An essayist is born | Ammi Midstokke
In the spring of 1990, when I was 11 years old and newly minted in the public school system, I hammered out an essay on purple paper with an ancient typewriter.
My dad had recently met the neighbors, whose private beach we had turned into our secret swimming spot. When they arrived in summer from their Palo Alto home, instead of kicking us off their land, they pulled their floating dock into the water so we could jump off of it.
We lived above the lakeshore by 2 miles of dirt road, disconnected from a lakeside HOA of retired or wealthy, and were regularly kicked off their tennis courts and docks.
We kept returning anyway. The only time we saw other children was when they were visiting their grandparents during summer vacation. They had cleaner clothes than us, but could never catch the snapping turtles and got squeamish about putting grasshoppers on fishing hooks. None of them had ever seen Bigfoot, which further diminished the credibility of city kids.
“These spaces are for people in the HOA,” the association told us, in a shielded form of age and country riffraff discrimination. They said it in front of the visiting kids, who didn’t even know where the geese laid their eggs, but were given reigning privilege of the bay and told to steer clear of us scrappy hilltop, homeschooled kids. In the winter, we’d break into their abandoned houses of sheetless mattresses, and steal what small treasures we could find: nail polish, a can of chili.

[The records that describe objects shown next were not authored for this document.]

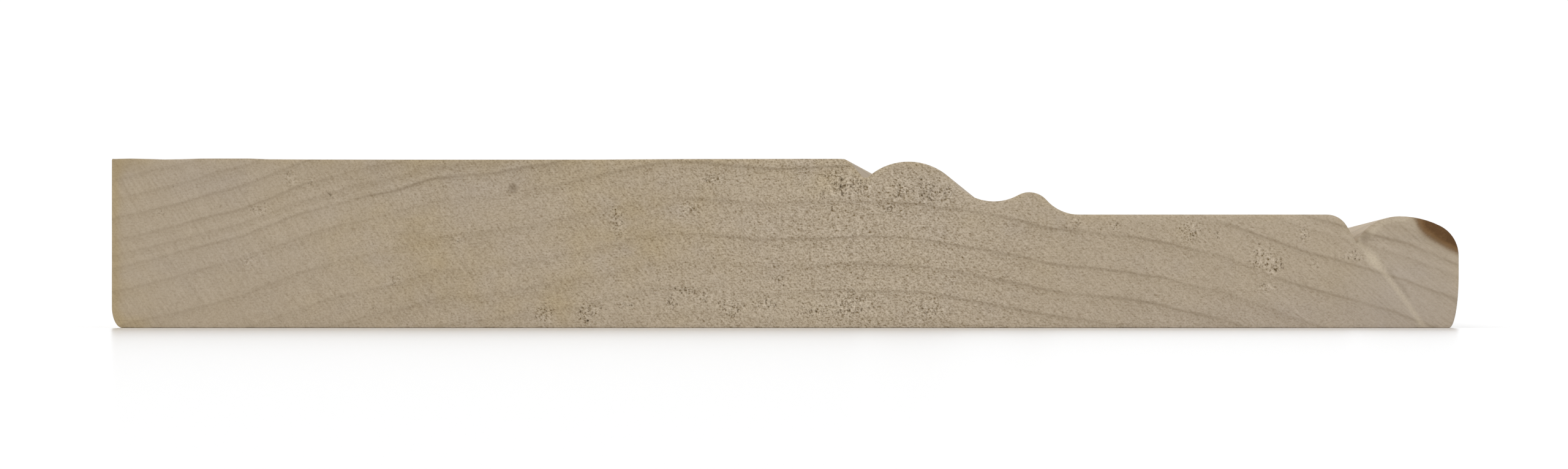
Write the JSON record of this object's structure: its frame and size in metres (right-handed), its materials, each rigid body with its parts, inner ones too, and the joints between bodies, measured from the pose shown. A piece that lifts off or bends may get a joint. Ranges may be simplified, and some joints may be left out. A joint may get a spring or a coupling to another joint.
{
  "type": "skirting board",
  "caption": "Moulded hardwood skirting board with a flat fascia, quirked bead, cove, small bead, stepped flat and rounded nose, a flat back and square-cut ends.",
  "frame": {"origin": "centre of the back face, which lies down on z = 0", "axes": "+Z out of the moulded face; +Y along the board; +X across it, from the floor edge to the nose that is uppermost on a wall"},
  "size_m": [0.14, 1, 0.0176],
  "materials": {
    "hardwood": "bare, unfinished pale hardwood: planed and moulded along its length, sawn across its ends"
  },
  "bodies": {
    "root": {"skirting_board": "hardwood"}
  },
  "joints": []
}
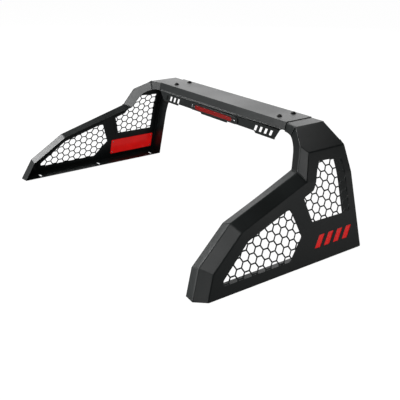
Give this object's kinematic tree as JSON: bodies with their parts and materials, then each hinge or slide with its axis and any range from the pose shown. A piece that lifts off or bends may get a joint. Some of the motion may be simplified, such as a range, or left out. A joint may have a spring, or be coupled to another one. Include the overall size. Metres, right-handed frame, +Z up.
{
  "type": "pickup headache rack",
  "caption": "Black steel hoop for a pickup bed: folded side wings with honeycomb windows, a bolted channel beam and a red brake light bar.",
  "frame": {"origin": "middle of the bed opening, on the plane of the bed rails that the side panels stand on", "axes": "+X to the truck's right side, +Y forward to the cab, +Z up"},
  "size_m": [1.5782, 0.8194, 0.4789],
  "materials": {
    "powder_coat": "satin, fine-textured black powder coat",
    "mesh_coat": "satin black",
    "red_acrylic": "gloss red",
    "pad_rubber": "matt",
    "bright_steel": "bright zinc",
    "black_steel": "black zinc",
    "lamp_plastic": "moulded black",
    "red_lens": "clear red lens",
    "circuit_board": "green solder mask"
  },
  "bodies": {
    "beam": {"beam_cover": "powder_coat", "beam_washer_1": "black_steel", "beam_bolt_1": "black_steel", "beam_nut_1": "bright_steel", "beam_washer_2": "black_steel", "beam_bolt_2": "black_steel", "beam_nut_2": "bright_steel", "beam_washer_3": "black_steel", "beam_bolt_3": "black_steel", "beam_nut_3": "bright_steel", "beam_washer_4": "black_steel", "beam_bolt_4": "black_steel", "beam_nut_4": "bright_steel", "lamp_gasket": "pad_rubber", "lamp_housing": "lamp_plastic", "lamp_board": "circuit_board", "lamp_lens": "red_lens", "lamp_screw_1": "bright_steel", "lens_screw_1": "bright_steel", "lamp_nut_1": "bright_steel", "lamp_screw_2": "bright_steel", "lens_screw_2": "bright_steel", "lamp_nut_2": "bright_steel"},
    "right_side": {"side_panel_right": "powder_coat", "mesh_lower_right": "mesh_coat", "mesh_upper_right": "mesh_coat", "base_pad_right": "pad_rubber", "accent_plate_right": "red_acrylic", "accent_screw_right_1": "bright_steel", "accent_screw_right_2": "bright_steel", "accent_screw_right_3": "bright_steel", "accent_screw_right_4": "bright_steel"},
    "left_side": {"side_panel_left": "powder_coat", "mesh_lower_left": "mesh_coat", "mesh_upper_left": "mesh_coat", "base_pad_left": "pad_rubber", "accent_plate_left": "red_acrylic", "accent_screw_left_1": "bright_steel", "accent_screw_left_2": "bright_steel", "accent_screw_left_3": "bright_steel", "accent_screw_left_4": "bright_steel"}
  },
  "joints": [
    {"name": "right_width_slide", "type": "slide", "parent": "beam", "child": "right_side", "axis": [1, 0, 0], "range_m": [0, 0.03]},
    {"name": "left_width_slide", "type": "slide", "parent": "beam", "child": "left_side", "axis": [-1, 0, 0], "range_m": [0, 0.03]}
  ]
}
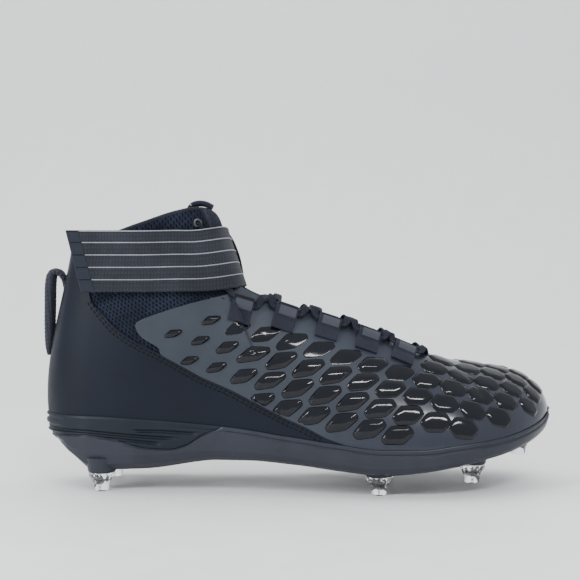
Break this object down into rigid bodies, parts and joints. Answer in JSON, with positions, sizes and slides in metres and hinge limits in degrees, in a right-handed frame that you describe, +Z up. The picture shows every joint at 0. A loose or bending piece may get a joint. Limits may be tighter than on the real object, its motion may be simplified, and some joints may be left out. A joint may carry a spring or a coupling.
{
  "type": "american football cleat",
  "caption": "High-cut football cleat with a knitted sock upper, moulded forefoot skin, laced throat, elastic ankle strap and a plate sole with clear screw-in studs.",
  "frame": {"origin": "on the floor plane, below the middle of the shoe's overall length and width", "axes": "+X from the heel to the toe, +Y to the inner (medial) side, +Z up from the floor"},
  "size_m": [0.317, 0.1076, 0.1754],
  "materials": {
    "knit": "dark knitted mesh with a fine diagonal weave",
    "counter_film": "smooth satin film over the heel and quarter",
    "moulded_skin": "matte moulded film with glossy black domes in hexagonal windows",
    "insole_cloth": "brushed cloth",
    "midsole_foam": "satin foam with moulded ribs",
    "plate": "satin moulded plate",
    "clear_stud": "clear polished plastic",
    "strap_elastic": "ribbed elastic with silver lines",
    "braid": "padded braided cord cover",
    "webbing": "flat woven webbing",
    "lace": "flat woven lace",
    "eyelet": "dark painted ring"
  },
  "bodies": {
    "root": {"upper": "knit", "heel_counter": "counter_film", "forefoot_skin": "moulded_skin", "tongue": "knit", "insole": "insole_cloth", "midsole": "midsole_foam", "outsole": "plate", "stud_heel_lateral": "clear_stud", "stud_heel_medial": "clear_stud", "stud_ball_lateral": "clear_stud", "stud_ball_medial": "clear_stud", "stud_front_lateral": "clear_stud", "stud_front_medial": "clear_stud", "stud_toe": "clear_stud", "ankle_strap": "strap_elastic", "heel_loop": "braid", "tongue_loop": "webbing", "lace_loop_lateral_1": "webbing", "lace_loop_medial_1": "webbing", "lace_loop_lateral_2": "webbing", "lace_loop_medial_2": "webbing", "lace_loop_lateral_3": "webbing", "lace_loop_medial_3": "webbing", "lace_loop_lateral_4": "webbing", "lace_loop_medial_4": "webbing", "lace_loop_lateral_5": "webbing", "lace_loop_medial_5": "webbing", "laces": "lace", "top_eyelet_lateral": "eyelet", "top_eyelet_medial": "eyelet"}
  },
  "joints": []
}
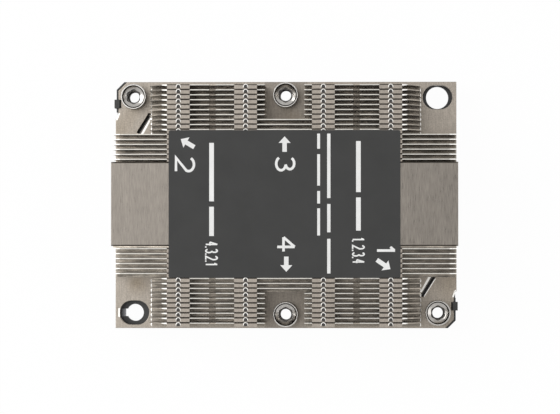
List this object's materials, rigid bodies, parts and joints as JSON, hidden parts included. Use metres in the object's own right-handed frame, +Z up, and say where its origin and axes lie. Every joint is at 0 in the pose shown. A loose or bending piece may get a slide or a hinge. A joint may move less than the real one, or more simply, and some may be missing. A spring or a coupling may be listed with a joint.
{
  "type": "passive server processor heatsink",
  "caption": "Low passive heatsink for a server processor: zipper-fin stack on a nickel-plated plate, flat top bar, captive driver nuts, and a black carrier clip underneath.",
  "frame": {"origin": "middle of the assembly, on the surface that the carrier clip stands on", "axes": "+X along the fins and the air flow, +Y across the fins, +Z up away from the processor"},
  "size_m": [0.1086, 0.078, 0.0306],
  "materials": {
    "plate_metal": "nickel plating, fine brushed lines across the fins",
    "fin_metal": "nickel-plated sheet, semi-bright",
    "nut_steel": "bright plated steel, turned",
    "black_plastic": "moulded, slightly glossy",
    "label_print": "matt dark grey film with white print",
    "compound": "matt grey paste"
  },
  "bodies": {
    "heatsink": {"base_plate": "plate_metal", "thermal_compound": "compound", "fin_01": "fin_metal", "fin_02": "fin_metal", "fin_03": "fin_metal", "fin_04": "fin_metal", "fin_05": "fin_metal", "fin_06": "fin_metal", "fin_07": "fin_metal", "fin_08": "fin_metal", "fin_09": "fin_metal", "fin_10": "fin_metal", "fin_11": "fin_metal", "fin_12": "fin_metal", "fin_13": "fin_metal", "fin_14": "fin_metal", "fin_15": "fin_metal", "fin_16": "fin_metal", "fin_17": "fin_metal", "fin_18": "fin_metal", "fin_19": "fin_metal", "fin_20": "fin_metal", "fin_21": "fin_metal", "fin_22": "fin_metal", "fin_23": "fin_metal", "fin_24": "fin_metal", "fin_25": "fin_metal", "fin_26": "fin_metal", "fin_27": "fin_metal", "fin_28": "fin_metal", "fin_29": "fin_metal", "fin_30": "fin_metal", "fin_31": "fin_metal", "fin_32": "fin_metal", "fin_33": "fin_metal", "fin_34": "fin_metal", "fin_35": "fin_metal", "fin_36": "fin_metal", "fin_37": "fin_metal", "fin_38": "fin_metal", "fin_39": "fin_metal", "fin_40": "fin_metal", "fin_41": "fin_metal", "fin_42": "fin_metal", "fin_43": "fin_metal", "fin_44": "fin_metal", "fin_45": "fin_metal", "fin_46": "fin_metal", "fin_47": "fin_metal", "fin_48": "fin_metal", "fin_49": "fin_metal", "top_plate": "plate_metal", "label": "label_print", "carrier_clip": "black_plastic"},
    "captive_nut_1": {"nut_1": "nut_steel"},
    "captive_nut_2": {"nut_2": "nut_steel"},
    "captive_nut_3": {"nut_3": "nut_steel"},
    "captive_nut_4": {"nut_4": "nut_steel"}
  },
  "joints": [
    {"name": "nut_1_spin", "type": "hinge", "parent": "heatsink", "child": "captive_nut_1", "pos_m": [0.048, -0.0341, 0.01], "axis": [0, 0, 1], "continuous": true},
    {"name": "nut_2_spin", "type": "hinge", "parent": "heatsink", "child": "captive_nut_2", "pos_m": [-0.048, 0.0341, 0.01], "axis": [0, 0, 1], "continuous": true},
    {"name": "nut_3_spin", "type": "hinge", "parent": "heatsink", "child": "captive_nut_3", "pos_m": [0, 0.0346, 0.01], "axis": [0, 0, 1], "continuous": true},
    {"name": "nut_4_spin", "type": "hinge", "parent": "heatsink", "child": "captive_nut_4", "pos_m": [0, -0.0346, 0.01], "axis": [0, 0, 1], "continuous": true}
  ]
}
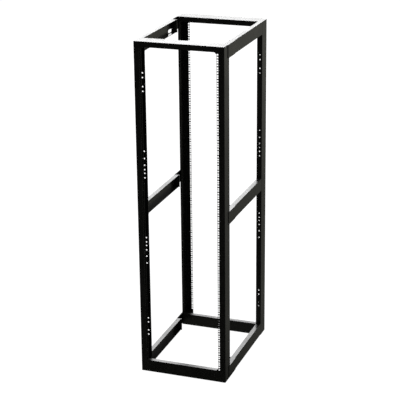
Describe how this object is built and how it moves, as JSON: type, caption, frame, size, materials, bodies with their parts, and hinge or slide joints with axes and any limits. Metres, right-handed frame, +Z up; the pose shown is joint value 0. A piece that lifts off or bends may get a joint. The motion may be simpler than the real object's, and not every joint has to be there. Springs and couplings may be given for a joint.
{
  "type": "four post open frame rack",
  "caption": "Free-standing open steel rack frame with four corner posts, square mounting holes, top and bottom rails and side rails.",
  "frame": {"origin": "centre of the footprint on the floor", "axes": "+Z up, front towards -Y, width along X"},
  "size_m": [0.551, 0.805, 2.07],
  "materials": {
    "black_paint": "gloss"
  },
  "bodies": {
    "root": {"front_bottom_rail": "black_paint", "front_left_post": "black_paint", "front_right_post": "black_paint", "front_top_rail": "black_paint", "left_bottom_bracket": "black_paint", "left_bottom_rail_bracket_plate": "black_paint", "left_bottom_rail_post_plate": "black_paint", "left_bottom_side_rail": "black_paint", "left_middle_bracket": "black_paint", "left_middle_rail_bracket_plate": "black_paint", "left_middle_rail_post_plate": "black_paint", "left_middle_side_rail": "black_paint", "left_top_bracket": "black_paint", "left_top_rail_bracket_plate": "black_paint", "left_top_rail_post_plate": "black_paint", "left_top_side_rail": "black_paint", "rear_bottom_rail": "black_paint", "rear_left_post": "black_paint", "rear_right_post": "black_paint", "rear_top_rail": "black_paint", "right_bottom_bracket": "black_paint", "right_bottom_rail_bracket_plate": "black_paint", "right_bottom_rail_post_plate": "black_paint", "right_bottom_side_rail": "black_paint", "right_middle_bracket": "black_paint", "right_middle_rail_bracket_plate": "black_paint", "right_middle_rail_post_plate": "black_paint", "right_middle_side_rail": "black_paint", "right_top_bracket": "black_paint", "right_top_rail_bracket_plate": "black_paint", "right_top_rail_post_plate": "black_paint", "right_top_side_rail": "black_paint"}
  },
  "joints": []
}
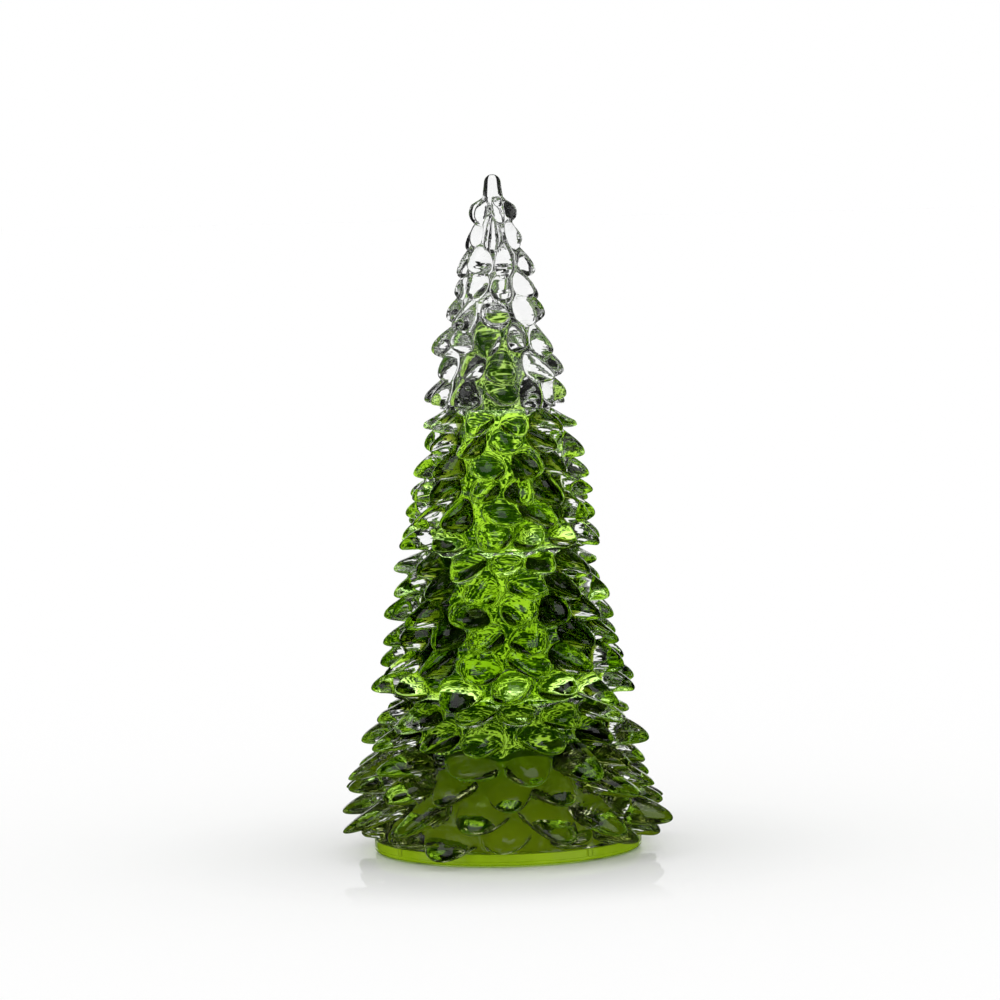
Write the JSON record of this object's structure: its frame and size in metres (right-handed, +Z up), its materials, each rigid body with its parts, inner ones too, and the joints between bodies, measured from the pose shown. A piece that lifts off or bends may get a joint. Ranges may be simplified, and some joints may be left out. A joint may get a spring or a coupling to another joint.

The people who shared their several hundred feet of silver-pebbled and secluded beach were liberals, which may have been where I learned the word. He was a retired architect, and his wife of Finnish descent was always learning a new instrument or language or art form.
Their adult son, Pete, lived with them on account of his schizophrenia, which kept him medicated in a way that made him seem like a cloud that was hovering around the dinner table, until he spoke. It was rare that he spoke, but when he did, it was always something good, like an observation of how pretty all airline stewardesses were.
The neighbors believed in the arts. When they pulled Pete out of college because the voices had grown too destructive, he learned how to paint, or maybe it was just in him all along. His paintings were as simple and complex as he was: entire landscapes of story, told in five colors.
One day, the summer-neighbors gave me that heavy typewriter. It was the kind where your fingers develop tiny biceps from pushing down the keys. I begged for my mom to go to the store and get me ribbon so I could restore the machine and write the Great American Novel. While I have volumes of handwritten diaries, there is little evidence of my typing years.
Except this essay, titled “Earth Day,” that has B+ scrawled on the front, with no indication of why it did not merit a higher score. As far as I can tell, it was – and remains – a work of genius, if not a prophetic page of prose. The question, it seems, was what would happen in the future, and I am happy to report that, even at the age of 11, I had established a precarious tightrope walk between calamity and optimism.
“We may have a cure for AIDS, but what good will that do if we’re not alive?” I posit. I suggest that we’ll run out of gas and have to ride bikes, though wonder if I might use a hot-air balloon instead (demonstrating my limited knowledge of how hot-air balloons function). I worry what we’ll do if we drink all the water, if all the animals go extinct, or we start World War III. (Check, check, and check.) Bread might cost $50 a loaf, and “Instead of books, we would all have little pocket computers.”
For a kid who lived without electricity or running water, I was pretty perceptive about over-reliance on technology, even as I touted the possibility of air bikes and air scooters. One can hope.
The neighbors asked often about my writing, and I sent them typed letters with excessive punctuation. When in doubt, more exclamation marks seemed a solid strategy. They celebrated every paragraph and believed wholeheartedly in my pursuit of becoming a playwright or novelist, or my pursuit of anything, really.
Every Christmas, the husband wrote a letter that left us in stitches: an instruction manual about his new pacemaker (with photographs of a broken water pump and diagrams for operation). They sent wild gifts, like Sea Monkeys, which I had never seen, but both my parents lit up like it was 1964 and they were 7 again. The letters, like the typewriter, were of great influence to my writing career before I even knew I had one.
But the summer neighbors were elderly already, and so I never got to tell them thank you in the way they deserved. First the wife died, leaving the husband bereft for his remaining years, and the Christmas letters stopped. It was just the two men who came every summer, a pair of womanless bodies in a house that slowly lost the shine and color she brought to it. One does not recognize the substance of others until it fades with their ghost.
Yet somehow, they seemed to recognize the substance of me, even as it was forming in my young mind and eager fingers. There are those who see beyond the trappings of our circumstance – our dirty jeans and unkempt hair and poverty and lack of education – into the possibilities of light and wonder that are unfurling in young and tender tendrils of promise.
I don’t know how to send gratitude into the afterlife. I can only hope the tip-tapping of my fingers on the keys these days transcends the veil between us.